The New Indian Express
In its editorial, headlined ‘Ensure speedy trial for Khalid, Imam after denial of bail’, the publication recalled the events of the day in court, including the arguments put forth by the defence and the prosecution, and ultimately, the court's decision. It called the court’s order a “major setback” for Khalid, “amid a high-decibel international campaign to free him”.
However, it noted, “The least that the prosecution can now do is, in accordance with the Supreme Court’s instruction, ensure that the trial is not unnecessarily prolonged.”
Hindustan Times
In its editorial, headlined ‘When process is punishment’, the newspaper noted that the court’s decision to deny Khalid and Imam bail "may have further narrowed the window for liberty in what is already a draconian law", and laid down three reasons why.
“One, by drawing a distinction between the seven people seeking bail in the same case, the court avoided a collective approach. Instead, it (the court) found that Khalid and Imam were ‘qualitatively on a different footing’ by observing that the material place on record, prima facie, indicated their ‘central and formative roles’ in the planning and strategic direction of the alleged offence,” the editorial stated.

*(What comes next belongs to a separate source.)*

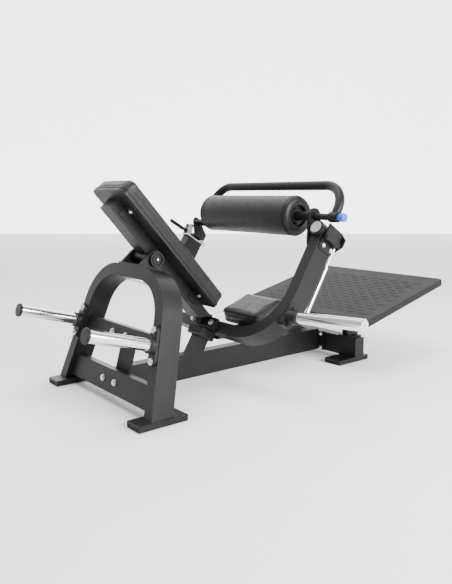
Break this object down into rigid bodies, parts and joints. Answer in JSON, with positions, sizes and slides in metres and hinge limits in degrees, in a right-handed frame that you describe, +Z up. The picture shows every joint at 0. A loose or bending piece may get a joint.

“Two, the court said that Section 43D (5) of UAPA – which restricts bail – does not include judicial scrutiny and mandate denial of bail in default. Again, the court has laid down guidelines for a structured inquiry on whether bail can be granted, including deciding on whether inquiry discloses prima facie offences or if the role of the accused has a reasonable nexus to the offence,” it said.
Finally, the court also rejected the “argument that prolonged incarceration can justify bail under UAPA”.
The Tribune
In its editorial, headlined ‘Jail, not bail: SC verdict raises disturbing questions’, the newspaper noted that the court's decision to deny bail to Khalid and Imam "raises troubling questions about personal liberty, pre-trial detention and due process".
“The unease over the verdict cannot be dismissed as merely political noise. Khalid and Imam have been in prison for over five years without the trial even commencing. In our constitutional democracy, such prolonged detention runs counter to personal liberty guaranteed under Article 21. The Court itself acknowledged that extended incarceration invited greater judicial scrutiny, but it stopped short of finding the present detention constitutionally impermissible,” it argued.
The editorial also made note of the comparison made by the Opposition between the repeated parole given to rape-murder convict Gurmeet Ram Rahim Singh and the denial of bail to Khalid and Imam. “This comparison might be legally flawed, but it has struck a chord with people who are increasingly doubtful about equal treatment under the law,” the editorial said.
“Ultimately, the judgment places a heavy responsibility on the State. If bail is denied because the accusations are serious, then the trial must proceed with urgency. Pre-trial detention cannot become a substitute for punishment. The Supreme Court has left the door open for future reconsideration if delay becomes disproportionate,” it concluded.